#### [Required task]
Can the data below be set down again exactly, line for line?

#### [Provided data]
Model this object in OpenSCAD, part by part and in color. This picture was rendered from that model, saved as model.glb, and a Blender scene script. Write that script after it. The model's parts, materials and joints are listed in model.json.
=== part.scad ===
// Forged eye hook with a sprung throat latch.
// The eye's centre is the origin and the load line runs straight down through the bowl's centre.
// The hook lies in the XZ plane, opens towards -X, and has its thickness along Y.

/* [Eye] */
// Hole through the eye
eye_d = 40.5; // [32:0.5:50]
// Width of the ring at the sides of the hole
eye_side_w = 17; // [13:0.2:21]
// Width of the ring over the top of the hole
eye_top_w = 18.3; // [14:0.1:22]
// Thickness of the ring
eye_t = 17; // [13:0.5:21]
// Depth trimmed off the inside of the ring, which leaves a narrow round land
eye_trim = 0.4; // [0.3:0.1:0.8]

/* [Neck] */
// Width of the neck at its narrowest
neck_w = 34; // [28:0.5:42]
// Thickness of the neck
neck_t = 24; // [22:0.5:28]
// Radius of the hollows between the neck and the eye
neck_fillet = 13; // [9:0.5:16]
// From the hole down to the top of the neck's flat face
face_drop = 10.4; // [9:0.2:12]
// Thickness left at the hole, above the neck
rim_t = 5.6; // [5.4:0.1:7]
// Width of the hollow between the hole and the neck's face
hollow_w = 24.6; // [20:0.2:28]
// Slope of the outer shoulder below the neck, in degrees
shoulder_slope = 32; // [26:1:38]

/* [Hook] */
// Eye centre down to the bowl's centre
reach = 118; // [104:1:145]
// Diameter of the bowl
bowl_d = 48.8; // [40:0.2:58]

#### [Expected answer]
Model this object in OpenSCAD, part by part and in color. This picture was rendered from that model, saved as model.glb, and a Blender scene script. Write that script after it. The model's parts, materials and joints are listed in model.json.
=== part.scad ===
// Forged eye hook with a sprung throat latch.
// The eye's centre is the origin and the load line runs straight down through the bowl's centre.
// The hook lies in the XZ plane, opens towards -X, and has its thickness along Y.

/* [Eye] */
// Hole through the eye
eye_d = 40.5; // [32:0.5:50]
// Width of the ring at the sides of the hole
eye_side_w = 17; // [13:0.2:21]
// Width of the ring over the top of the hole
eye_top_w = 18.3; // [14:0.1:22]
// Thickness of the ring
eye_t = 17; // [13:0.5:21]
// Depth trimmed off the inside of the ring, which leaves a narrow round land
eye_trim = 0.4; // [0.3:0.1:0.8]

/* [Neck] */
// Width of the neck at its narrowest
neck_w = 34; // [28:0.5:42]
// Thickness of the neck
neck_t = 24; // [22:0.5:28]
// Radius of the hollows between the neck and the eye
neck_fillet = 13; // [9:0.5:16]
// From the hole down to the top of the neck's flat face
face_drop = 10.4; // [9:0.2:12]
// Thickness left at the hole, above the neck
rim_t = 5.6; // [5.4:0.1:7]
// Width of the hollow between the hole and the neck's face
hollow_w = 24.6; // [20:0.2:28]
// Slope of the outer shoulder below the neck, in degrees
shoulder_slope = 32; // [26:1:38]

/* [Hook] */
// Eye centre down to the bowl's centre
reach = 118; // [104:1:145]
// Diameter of the bowl
bowl_d = 48.8; // [40:0.2:58]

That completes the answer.